A modern analogue for ‘Witwatersrand-style’ gold mineralization: an example from Belle-Brook and Parker Road, New Zealand

One of the central issues in the debate on the genesis of the Witwatersrand gold
deposits is the distinction between early-diagenetic gold and sulfide textures and those
resulting from hydrothermal activity associated with or following regional metamorphism.
Only unmetamorphosed, and therefore very young, placer deposits can
provide examples of early-diagenetic textures, geochemical signatures and the mineralization
itself. To address the possibility that syngenetic characteristics are erroneously
attributed to metamorphic or hydrothermal processes in ancient placer
deposits, we document an example of gold and sulfide mineralization from recent
quartz pebble conglomerate (QPC) gold placers at Belle-Brook and Parker Road in
southern New Zealand.
Gold and early-diagenetic sulfides at Belle-Brook and Parker Road are morphologically
and compositionally similar to gold and sulfides from Witwatersrand QPC.

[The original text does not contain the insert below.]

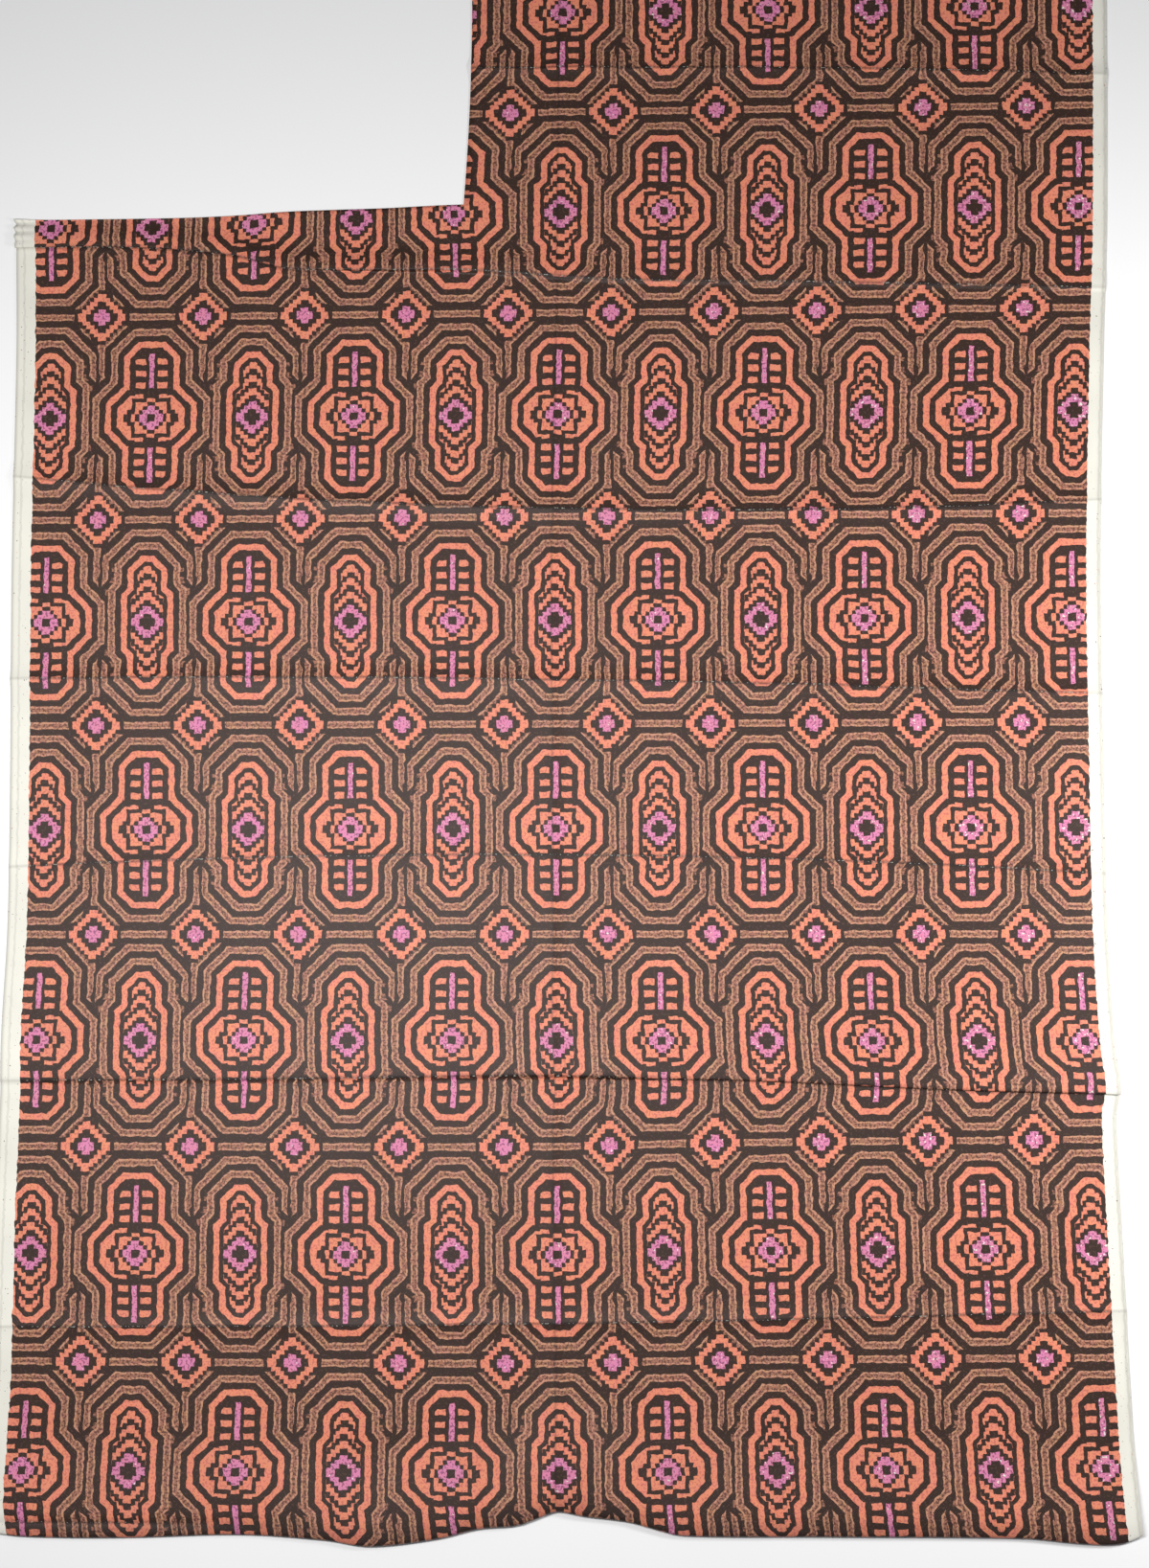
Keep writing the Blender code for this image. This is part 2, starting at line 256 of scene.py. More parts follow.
# All that changes from column to column, worked out once for each
class Column:
    def __init__(self, across):
        form = clothForm
        self.across = across
        self.upper = Tuck(form["upperTuck"], across, False)
        self.lower = Tuck(form["lowerTuck"], across, True)
        self.rollRadius = along(form["lowerEdge"], across, 2)
        edgeY = along(form["lowerEdge"], across, 1) + form["solidThickness"] / 2
        self.rollY = edgeY + self.rollRadius
        self.rollDown = form["topY"] - self.rollY + self.lower.hidden
        self.rollLength = math.pi * self.rollRadius
        self.flap = form["length"] - self.rollDown - self.rollLength
        self.slope = self.flap + form["rollSettle"]
        height, size = form["creaseWaver"]
        self.waver = [
            height * noise.noise(Vector((across / size, 7.3 * i, 0.0)))
            for i in range(len(form["creases"]))
        ]

    # a soft bend through values at the left selvedge, the middle and the right selvedge
    def acrossBend(self, left, middle, right):
        share = self.across / (clothForm["width"] / 2)
        return middle + (right - left) / 2 * share + ((left + right) / 2 - middle) * share ** 2

    def creaseY(self, i):
        return self.acrossBend(*clothForm["creases"][i][0:3]) + self.waver[i]

    # down positions to which the rows of the mesh run, each with the pitch on the way to it
    def stations(self):
        form = clothForm
        wide, close = form["pitch"], form["creasePitch"]
        turn = self.upper.turnLength / form["turnSteps"]
        places = [(0.0, wide)]

        def addCrease(i, shift=0.0):
            line = form["topY"] - self.creaseY(i) + shift
            reach = form["creases"][i][6]
            places.append((line - reach, wide))
            places.append((line, close))
            places.append((line + reach, close))

        def addTuck(tuck, settle, pitch):
            top = tuck.startDown - tuck.path
            places.append((top - tuck.overlap - settle, pitch))
            places.append((top, close))
            places.append((top + tuck.turnLength, turn))
            places.append((top + tuck.turnLength + tuck.overlap, turn))
            places.append((tuck.startDown, turn))
            places.append((tuck.startDown + form["tuckFoot"][0], close))

        addCrease(0, -self.upper.hidden)
        places.append((form["notchDown"], wide))
        addTuck(self.upper, form["upperSettle"], form["bunchPitch"])
        for i in (1, 2, 3):
            addCrease(i)
        addTuck(self.lower, form["lowerSettle"], wide)
        addCrease(4, self.lower.hidden)
        places.append((self.rollDown - self.slope, wide))
        places.append((self.rollDown - form["rollClose"], 2 * close))
        places.append((self.rollDown, close))
        places.append((self.rollDown + self.rollLength, close / 2))
        places.append((form["length"], wide))
        return places

    # y and height of the middle of the solid's sheet at this column and distance down
    def place(self, down):
        form = clothForm
        if down < self.upper.startDown:
            y, z = self.upper.place(down, form["upperSettle"])
        elif down > self.rollDown:
            return self.roll(down - self.rollDown)
        else:
            y, z = self.lower.place(down, form["lowerSettle"])
        for i, crease in enumerate(form["creases"]):
            z += self.acrossBend(*crease[3:6]) * ridge(y - self.creaseY(i), crease[6])
        fromRoll = y - self.rollY
        z += 2 * self.rollRadius * (1 - ease(fromRoll / self.slope))
        grooveY, grooveEnd, grooveFade, grooveDepth, grooveReach = form["groove"]
        groove = grooveDepth * ease((grooveEnd - self.across) / grooveFade)
        z -= groove * ridge(y - grooveY, grooveReach)
        line, height, reach = form["middleCrease"]
        z += height * ridge(self.across - line, reach) * ease(fromRoll / form["rollSettle"])
        return y, z

    # how sharply the cloth is pressed at a point, as painted shade: 1 along the lines of creases
    # and tucks; also painted shade along the groove, over the turn of the roll and below full tucks
    def pressedFoldAndShade(self, down, y):
        form = clothForm
        reach, middleShare, frontShare = form["pressedAndShaded"]
        toCrease = min(abs(y - self.creaseY(i)) for i in range(len(form["creases"])))
        fold = max(0.0, 1 - toCrease / reach)
        toMiddle = abs(self.across - form["middleCrease"][0])
        fold = max(fold, middleShare * (1 - toMiddle / reach))
        grooveY, grooveEnd, grooveFade = form["groove"][0:3]
        groove = ease((grooveEnd - self.across) / grooveFade)
        fold = max(fold, groove * (1 - abs(y - grooveY) / (2 * reach)))
        rollShade, rollReach = form["rollShade"]
        fold = max(fold, rollShade * ease(1 + (down - self.rollDown) / rollReach))
        for tuck in (self.upper, self.lower):
            front = tuck.startDown - tuck.path + tuck.turnLength / 2
            fold = max(fold, 1 - abs(down - front) / (frontShare * tuck.turnLength))
            # and in the shade at the foot of a full tuck
            if down >= tuck.startDown:
                foot = tuck.startDown - tuck.at(tuck.path - tuck.turnLength / 2)[0]
                shade = min(1.0, 1 - (down - foot) / form["tuckFoot"][1])
                fold = max(fold, shade * tuck.turn / math.pi)
        return fold

    # the half turn at the lower edge and the end lying under the cloth
    def roll(self, past):
        if past >= self.rollLength:
            return self.rollY + past - self.rollLength, 0.0
        angle = past / self.rollRadius
        y = self.rollY - self.rollRadius * math.sin(angle)
        return y, self.rollRadius * (1 + math.cos(angle))


# Straight across between the selvedges, with the stray of the notch's cut side
def placeAcross(across, y):
    form = clothForm
    left = along(form["selvedges"], y, 1)
    right = along(form["selvedges"], y, 2)
    x = left + (right - left) * (across / form["width"] + 0.5)
    reachAcross, reachUp = form["notchLeanReach"]
    nearSide = ridge(across - form["notchAcross"], reachAcross)
    nearFoot = ridge(y - (form["topY"] - form["notchDown"]), reachUp)
    return x - form["notchLean"] * nearSide * nearFoot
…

Gold in the QPC at the sites investigated is fine-grained (< 2 mm) with abundant textures attributed to transport, diagenesis and authigenic gold remobilization. Authigenic gold occurs as overgrowths on the detrital Au-Ag and Au-Ag-Hg alloys and, less commonly, as discrete Au-Ag alloy particles. Sulfide minerals, mainly early-diagenetic marcasite and, to a lesser extent, early-diagenetic pyrite, detrital pyrite and arsenopyrite are locally abundant. Sedimentary and diagenetic processes associated with, and following the formation of the QPC gold placers at Belle-Brook and Parker Road are readily observable at the surface, and hence, more easily understood than those of the Witwatersrand QPC ore bodies. Despite an oxygen-rich atmosphere, there is abundant evidence for diagenetic formation, sedimentary transport, and preservation of sulfides in the surficial environment at Belle-Brook. Thus, although economically insignificant, study of young QPC gold placers, such as those at Belle-Brook and Parker Road, provide new perspectives in the understanding of Witwatersrand-style mineralization.